Ingenious wronged-man thriller
24 June 2010 | by (England) – See all my reviews

This film has a great deal going for it, including an excellent performance from silent-era siren Chili Bouchier in the fairly thankless role of the wife, an effective child performance from Petula Clark, and a rather charming lolloping-puppy act from Jimmy Hanley in what could otherwise have been an irritating role as a none-too-successful cub reporter. There is a nail-biting (although credibility-stretching) chase which doesn't end up as we have been conditioned to expect, and an ingenious plot twist based on the original source, a short story called "Query". The flashback section also provides the spectacle of post-war production waxing nostalgic over 1930s Limehouse, with its references to the novel 'talkies', its thriving docks and its Chinese laundry.

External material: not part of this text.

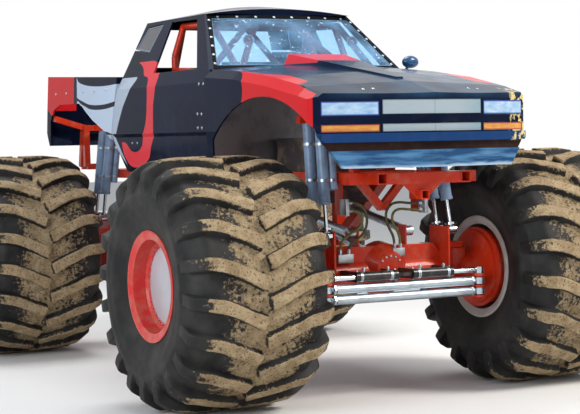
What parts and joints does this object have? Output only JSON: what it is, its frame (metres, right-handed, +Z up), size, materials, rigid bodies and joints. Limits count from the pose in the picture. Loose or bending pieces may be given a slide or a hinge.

I mainly went to see this film on account of the advertised starring role of William Hartnell, whom I have always found to give good value on screen.. Here he takes the lead in an impressive character performance which involves his playing the whole of the first half in an East End accent and the second half as a prematurely aged man combining both wizened malevolence and the vague kindness of a silver-haired uncle. Masterick is a tough act to pull off, a man obsessed and bitter, and yet still human, and Hartnell largely manages it, although I felt that his interpretation of the two scenes where the voice-over requires him to behave abnormally -- when he reads his wife's note, and when the verdict is given in the courtroom -- was unconvincing. Presumably this what was the director asked for.

Masterick's final scene with his wife (whose history is skilfully implied without ever being stated outright) is moving and effective, and the relationship between the two young lovers -- with the girl obviously being the leading light of the pair! -- is both sweet and amusing. I did feel that there were some plot holes (do neither Masterick or young Rogers ever learn who Jill really is?), chief of which is the fact that it never occurs to Masterick that his target might have changed his name... or, even more oddly, to the offender! However, overall it is an effective and atmospheric piece of entertainment that rarely rings false. One to recommend: but perhaps it might have been even better.

It is perhaps worth adding, for clarification, that there is no 'crimelord', no 'London gang' and no 'prison grapevine' in the film: the IMDb plot outline is accurate so far as it goes.